Ingredients

The following ingredients have 2 Servings
  • ¼ cup soy sauce or Tamari for gluten-free version
  • 1 tbsp lemongrass paste
  • 2 cloves garlic
  • 1 tbsp grated ginger
  • 1 tbsp chilli paste or 1 red chilli (minced)
  • 4-5 sprigs cilantro (chopped)
  • 1 lime, juiced
  • 2 tbsp honey
  • 250g/8oz salmon (divided)
  • 1 tsp sesame seeds
  • 1 cucumber (cut in matchsticks)
  • 1 carrot (cut in matchsticks)
  • 3 radishes (cut in matchsticks)
  • 2-3 spring onions (sliced)
  • 1/2 red chilli (sliced thinly)
  • 2-3 cilantro sprigs (leaves only)
  • 2 tbsp peanuts (crushed)
  • 1 tbsp dry roasted peanuts
  • 2 cloves of garlic
  • 1 chilli (minced)
  • 1 tsp salt
  • 2 tbsp Palm sugar or brown sugar
  • 2 tbsp fish sauce
  • 65ml/1/4cup fresh lime juice
  • 2 tsp Tamarind sauce (optional)

Instruction

  • Mix soy sauce, lemon grass paste, garlic, ginger, lime juice, chopped cilantro and chilli paste or fresh minced chillies and pour over your salmon.
  • Let it marinade for at least for 30 minutes.
  • Then brush the marinade off your salmon and glaze it with 2 tablespoons of honey, broil in the oven for 7 minutes in the same pan it was marinading until the top is caramelised and blackened and the salmon flakes up easily with a fork.
  • Prepare the dressing by combining peanuts, garlic, minced chilli, salt and palm or brown sugar in a mortar, bash with a pestle until you have a paste and then combine with fish sauce, Tamarind sauce if using and lime juice.
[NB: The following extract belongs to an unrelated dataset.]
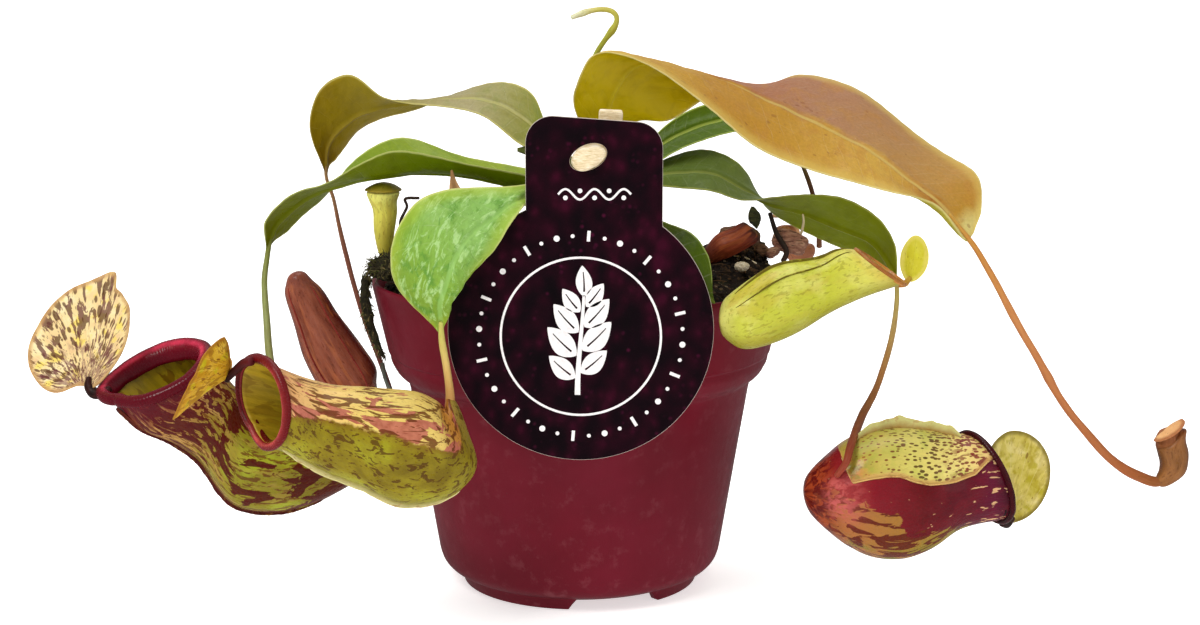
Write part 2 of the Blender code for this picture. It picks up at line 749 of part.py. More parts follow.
def pot_profile(gap):
    """Radius and height round the section of the pot, from the boss up the outside."""
    foot_z = (FOOT_HEIGHT - 0.6) * gap
    inner_foot = FOOT_RADIUS - FOOT_WIDTH
    return [
        (BOSS_RADIUS, BOSS_Z),
        (BOSS_RADIUS + 1.5, FOOT_HEIGHT),
        (inner_foot, FOOT_HEIGHT),
        (inner_foot + 0.4, foot_z),
        (FOOT_RADIUS, foot_z),
        (FOOT_RADIUS + 1.2, FOOT_HEIGHT),
        (FOOT_RADIUS + 4.2, FOOT_HEIGHT + 1.3),
        (WALL_FOOT_RADIUS - 0.9, FOOT_HEIGHT + 3.4),
        (WALL_FOOT_RADIUS, WALL_FOOT_Z),
        (WALL_TOP_RADIUS, WALL_TOP_Z),
        (WALL_TOP_RADIUS + 0.7, WALL_TOP_Z + 2.4),
        (BAND_FOOT_RADIUS - 2.6, WALL_TOP_Z + 4.4),
        (BAND_FOOT_RADIUS - 0.7, BAND_FOOT_Z - 2.6),
        (BAND_FOOT_RADIUS - 0.5, BAND_FOOT_Z - 0.5),
        (BAND_FOOT_RADIUS, BAND_FOOT_Z),
        (RIM_RADIUS - 0.2, POT_HEIGHT - 1.4),
        (RIM_RADIUS - 0.4, POT_HEIGHT - 0.3),
        (RIM_RADIUS - 1.0, POT_HEIGHT),
        (RIM_RADIUS - 1.7, POT_HEIGHT - 0.4),
        (BAND_FOOT_RADIUS - POT_WALL - 0.4, BAND_FOOT_Z - 1.4),
        (WALL_TOP_RADIUS - POT_WALL, WALL_TOP_Z),
        (WALL_FOOT_RADIUS - POT_WALL, WALL_FOOT_Z),
        (WALL_FOOT_RADIUS - POT_WALL - 3.4, FLOOR_TOP_Z + 0.5),
        (FOOT_RADIUS - 1.0, FLOOR_TOP_Z),
    ]


def pot_inner_radius(z):
    """The radius of the inside of the wall at a height."""
    inside = [
        (WALL_FOOT_Z, WALL_FOOT_RADIUS - POT_WALL),
        (WALL_TOP_Z, WALL_TOP_RADIUS - POT_WALL),
        (BAND_FOOT_Z - 1.4, BAND_FOOT_RADIUS - POT_WALL - 0.4),
        (POT_HEIGHT - 0.4, RIM_RADIUS - 1.7),
    ]
    for (z0, r0), (z1, r1) in zip(inside[:-1], inside[1:]):
        if z <= z1:
            return r0 + (r1 - r0) * max(0.0, (z - z0) / (z1 - z0))
    return inside[-1][1]


def make_pot():
    body = Body()
    sections = []
    for k in range(POT_STEPS):
        degrees = 360.0 * k / POT_STEPS
        sections.append((math.radians(degrees), pot_profile(in_foot_gap(degrees))))
    body.pole(Vector((0, 0, BOSS_Z)))
    for i in range(len(sections[0][1])):
        body.ring(
            [
                Vector((p[i][0] * math.cos(a), p[i][0] * math.sin(a), p[i][1]))
                for a, p in sections
            ]
        )
    body.pole(Vector((0, 0, FLOOR_TOP_Z)))
    pot = solid("pot", body.points, body.faces, material("pot", (134, 40, 58), 0.38))
    for k in range(DRAIN_COUNT):
        angle = math.tau * (k + 0.5) / DRAIN_COUNT
        cx, cy = DRAIN_CIRCLE * math.cos(angle), DRAIN_CIRCLE * math.sin(angle)
        outline = [
            (DRAIN_RADIUS * math.cos(math.tau * j / 12), DRAIN_RADIUS * math.sin(math.tau * j / 12))
            for j in range(12)
        ]
        points, faces = prism(
            outline, lambda u, v, s: (cx + u, cy + v, 1.0 if s == 0 else 8.0)
        )
        cut(pot, cutter("drain_cutter_%d" % (k + 1), points, faces))
    return pot


# ---------------------------------------------------------------- soil
def soil_height(x, y):
    r = math.hypot(x, y)
    dome = SOIL_RISE * (1.0 - (r / 58.0) ** 2)
    mound = 8.0 * math.exp(-((x - 48) ** 2 + (y - 4) ** 2) / 150.0)
    return SOIL_EDGE_Z + dome + mound + 0.8 * lumps(2.2 * x, 2.2 * y)


def make_soil():
    body = Body()
    body.pole(Vector((0, 0, FLOOR_TOP_Z + SOIL_GAP)))

    def ring(radius, z=None):
        points = []
        for k in range(SOIL_STEPS):
            a = math.tau * k / SOIL_STEPS
            x, y = radius * math.cos(a), radius * math.sin(a)
            points.append(Vector((x, y, soil_height(x, y) if z is None else z)))
        body.ring(points)

    ring(FOOT_RADIUS - 2.0, FLOOR_TOP_Z + SOIL_GAP)
    ring(WALL_FOOT_RADIUS - POT_WALL - 4.2, FLOOR_TOP_Z + 1.2)
    for z in (WALL_FOOT_Z + 0.6, WALL_TOP_Z - 0.2, BAND_FOOT_Z - 1.2):
        ring(pot_inner_radius(z) - SOIL_GAP - 0.2, z)
    ring(pot_inner_radius(83.0) - SOIL_GAP - 0.2, 83.0)
    for radius in (55.5, 47.0, 37.0, 26.0, 14.0):
        ring(radius)
    body.pole(Vector((0, 0, soil_height(0, 0))))
    soil = solid("soil", body.points, body.faces, material("soil", (38, 30, 26), 0.95))

    def shaft(name, foot, head, half_u, half_v, sides, turn=0.0):
        """A straight cutter along foot to head, with an elliptic or square outline."""
        foot, head = Vector(foot), Vector(head)
        along = (head - foot).normalized()
        across = Vector((1, 0, 0)) - along * along.x
        across.normalize()
        third = along.cross(across)
        outline = [
            (
                half_u * math.cos(math.tau * j / sides + turn),
                half_v * math.sin(math.tau * j / sides + turn),
            )
            for j in range(sides)
        ]
        points, faces = prism(
            outline,
            lambda u, v, s: (head if s else foot) + across * u + third * v,
        )
        cut(soil, cutter(name, points, faces))

    shaft("stem_cutter", (2, 4, 78), (2.6, 3.4, 104), 5.2, 5.2, 10)
    foot, head = Vector(STAKE_FOOT), Vector(STAKE_TOP)
    start = foot - (head - foot) * 0.03
    end = foot + (head - foot) * 0.5
    diagonal = math.sqrt(2.0)
    shaft(
        "stake_cutter",
        start,
        end,
        (STAKE_WIDTH / 2 + 0.5) * diagonal,
        (STAKE_THICKNESS / 2 + 0.5) * diagonal,
        4,
        math.pi / 4,
    )
    return soil


# ---------------------------------------------------------------- tag
def tag_outline():
    """Round lower part with a neck whose top corners are rounded."""
    cx, cz = TAG_CENTRE
    x0, x1 = TAG_NECK
    right = math.atan2(math.sqrt(TAG_DISC_RADIUS**2 - (x1 - cx) ** 2), x1 - cx)
    left = math.atan2(math.sqrt(TAG_DISC_RADIUS**2 - (x0 - cx) ** 2), x0 - cx)
    outline = []
    steps = 44
    for k in range(steps + 1):
        a = left + (right + math.tau - left) * k / steps
        outline.append((cx + TAG_DISC_RADIUS * math.cos(a), cz + TAG_DISC_RADIUS * math.sin(a)))
    for k in range(7):
        a = math.radians(90.0 * k / 6)
        outline.append(
            (
                x1 - TAG_CORNER * (1 - math.cos(a)),
                TAG_TOP[1] - TAG_CORNER * (1 - math.sin(a)),
            )
        )
    for k in range(7):
        a = math.radians(90.0 + 90.0 * k / 6)
        outline.append(
            (
                x0 + TAG_CORNER * (1 + math.cos(a)),
                TAG_TOP[0] - TAG_CORNER * (1 - math.sin(a)),
            )
        )
    return outline


def turned_oval(half_u, half_v, steps):
    tilt = math.radians(TAG_HOLE_TILT_DEG)
    out = []
    for j in range(steps):
        a = math.tau * j / steps
        u, v = half_u * math.cos(a), half_v * math.sin(a)
        out.append(
            (
                TAG_HOLE_CENTRE[0] + u * math.cos(tilt) - v * math.sin(tilt),
                TAG_HOLE_CENTRE[1] + u * math.sin(tilt) + v * math.cos(tilt),
            )
        )
    return out


def make_tag():
    front = TAG_BACK_Y - TAG_THICKNESS
    points, faces = prism(
        tag_outline(), lambda u, v, s: (u, TAG_BACK_Y if s == 0 else front, v)
    )
    tag = solid("plant_tag", points, faces, material("plant_tag", (34, 12, 34), 0.45), False)
    points, faces = prism(
        turned_oval(TAG_HOLE_HALF[0], TAG_HOLE_HALF[1], 20),
        lambda u, v, s: (u, -55.0 if s == 0 else -70.0, v),
    )
    cut(tag, cutter("hole_cutter", points, faces))

    body = Body()
    peg_back, peg_front = -57.9, front - 3.0
    rows = [(0.75, peg_back), (0.92, peg_back - 0.6), (0.92, front - 1.0),
            (0.86, front - 1.9), (0.62, front - 2.7)]
    body.pole(Vector((TAG_HOLE_CENTRE[0], peg_back + 0.1, TAG_HOLE_CENTRE[1])))
    for scale, y in rows:
        body.ring(
            [
                Vector((u, y, v))
                for u, v in turned_oval(
                    TAG_HOLE_HALF[0] * scale, TAG_HOLE_HALF[1] * scale, 14
                )
            ]
        )
    body.pole(Vector((TAG_HOLE_CENTRE[0], peg_front, TAG_HOLE_CENTRE[1])))
    solid("tag_peg", body.points, body.faces, material("tag_peg", (226, 206, 170), 0.6))


def make_stake():
    foot, head = Vector(STAKE_FOOT), Vector(STAKE_TOP)
    along = (head - foot).normalized()
    across = (Vector((1, 0, 0)) - along * along.x).normalized()
    third = along.cross(across)
    half_w, half_t, cut_corner = STAKE_WIDTH / 2, STAKE_THICKNESS / 2, 0.4
    outline = []
    for sx, sy, order in ((1, 1, 0), (-1, 1, 1), (-1, -1, 0), (1, -1, 1)):
        a = (sx * half_w, sy * (half_t - cut_corner))
        b = (sx * (half_w - cut_corner), sy * half_t)
        outline += [a, b] if order == 0 else [b, a]
    body = Body()
    length = (head - foot).length
    body.pole(foot - along * 1.2)
    for along_mm, scale in ((0.0, 0.35), (9.0, 1.0), (length * 0.5, 1.0), (length, 1.0)):
        body.ring(
            [foot + along * along_mm + across * (u * scale) + third * v for u, v in outline]
        )
    body.pole(head)
    solid("tag_stake", body.points, body.faces, material("tag_stake", (222, 200, 160), 0.6), False)


# ---------------------------------------------------------------- litter on the soil
def chip(name, colour, centre, half, turns):
    """An angular bark chip: a box with tapered, skewed sides."""
    points = []
    for sz in (-1, 1):
        for sx, sy in ((-1, -1), (1, -0.7), (0.8, 1), (-0.75, 0.8)):
            shrink = 0.82 if sz > 0 else 1.0
            points.append(Vector((sx * half[0] * shrink, sy * half[1] * shrink, sz * half[2])))
    faces = [(3, 2, 1, 0), (4, 5, 6, 7)]
    faces += [(k, (k + 1) % 4, 4 + (k + 1) % 4, 4 + k) for k in range(4)]
    a, b = math.radians(turns[0]), math.radians(turns[1])
    placed = []
    for p in points:
        x, y, z = p.x * math.cos(a) - p.y * math.sin(a), p.x * math.sin(a) + p.y * math.cos(a), p.z
        x, z = x * math.cos(b) + z * math.sin(b), -x * math.sin(b) + z * math.cos(b)
        placed.append(Vector(centre) + Vector((x, y, z)))
    return solid(name, placed, faces, material(name, colour, 0.9), False)


def make_litter():
    blob("moss_clump", (42, 38, 24), (-54, -16, 94.4), (6.0, 9.0, 3.4))
    tube("moss_tuft", (36, 32, 24), (1.8, 2.2, 0.9),
         [(-60, -16, 92), (-60, -19, 86), (-58, -22, 78), (-55, -24, 71)],
         sides=7, roughness=0.95)
    tube("root_strand", (78, 84, 82), (0.6, 0.5),
         [(-55, -25, 69), (-54, -25, 64), (-52, -25, 60)], sides=5, spans=2.0)
    tube("wiry_twig", (30, 24, 22), (0.5, 0.4),
         [(-46, -36, 92), (-48, -38, 109), (-47, -37, 113), (-46, -37, 115),
          (-47, -37, 117), (-43, -36, 117)], sides=5)
    tube("dark_root", (34, 26, 30), (0.6, 0.8),
         [(55, 0, 108), (57, 0, 102), (60, 0, 97), (59, 0, 94)], sides=5)
    chip("dark_scale", (52, 60, 34), (51, 6, 106), (2.0, 0.7, 3.6), (10, -14))
    chip("bark_chip_1", (40, 26, 20), (50, 12, 97.0), (5.0, 3.4, 1.7), (30, 12))
    chip("bark_chip_2", (58, 40, 28), (28, 12, 97.5), (5.5, 3.2, 1.6), (-40, -8))
    chip("bark_chip_3", (48, 34, 26), (-30, 22, 95.6), (6.0, 3.6, 1.6), (65, 6))
    chip("bark_chip_4", (62, 44, 32), (8, 42, 94.0), (5.2, 3.2, 1.5), (15, -6))
    blob("perlite_1", (206, 190, 160), (46, -12, 94.4), (2.2, 1.8, 1.5), 5, 7, 0.2)
    blob("perlite_2", (214, 200, 176), (-14, 34, 95.4), (2.4, 2.0, 1.5), 5, 7, 0.2)


def main():
    for obj in list(bpy.data.objects):
        bpy.data.objects.remove(obj, do_unlink=True)
    make_pot()
    make_soil()
    make_tag()
    make_stake()
    tube("stem", (96, 92, 44), STEM_RADII, STEM, sides=8)
    for name, (colour, stations) in BLADES.items():
        blade(name, colour, stations)
    for name, (colour, radii, points) in TENDRILS.items():
        tube(name, colour, radii, points)
    for name, (colour, cavity_start, base, sections) in OPEN_PITCHERS.items():
        open_pitcher(name, colour, cavity_start, base, sections)
    for name, (colour, base, sections, tip) in CLOSED_PITCHERS.items():
        closed_pitcher(name, colour, base, sections, tip)
    for name, (colour, hinge, tip, side_a, side_b, dome, outline) in LIDS.items():
        lid(name, colour, hinge, tip, side_a, side_b, dome, outline)
    make_litter()


main()
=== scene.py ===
import math

import bmesh
import bpy
import numpy as np
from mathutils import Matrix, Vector


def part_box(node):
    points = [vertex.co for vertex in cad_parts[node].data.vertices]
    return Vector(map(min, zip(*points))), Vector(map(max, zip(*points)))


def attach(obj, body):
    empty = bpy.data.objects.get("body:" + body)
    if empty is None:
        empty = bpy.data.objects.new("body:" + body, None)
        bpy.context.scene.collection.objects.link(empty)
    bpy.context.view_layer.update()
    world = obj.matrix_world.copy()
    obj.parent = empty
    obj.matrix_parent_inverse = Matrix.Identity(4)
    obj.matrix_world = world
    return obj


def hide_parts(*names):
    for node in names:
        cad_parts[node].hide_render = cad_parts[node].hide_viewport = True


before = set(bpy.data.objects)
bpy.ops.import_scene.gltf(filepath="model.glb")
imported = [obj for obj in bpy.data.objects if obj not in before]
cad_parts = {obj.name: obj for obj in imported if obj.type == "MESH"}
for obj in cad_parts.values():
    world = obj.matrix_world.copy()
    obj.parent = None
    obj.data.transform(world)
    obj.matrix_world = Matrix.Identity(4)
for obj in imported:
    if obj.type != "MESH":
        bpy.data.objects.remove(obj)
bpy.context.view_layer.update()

TAU = math.tau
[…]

Set aside.
  • Peel carrots and cut carrots, cucumbers and radishes in matchsticks using a mandolin or a vegetable grater. Slice spring onions and chilli.
  • Combine all vegetables in a medium sized bowl and gently toss with the dressing.
  • For serving divide the slaw between two plates and sprinkle with crushed peanuts. Top each plate with a piece of salmon. Sprinkle salmon with sesame seeds and more sliced spring onions. Serve immediately.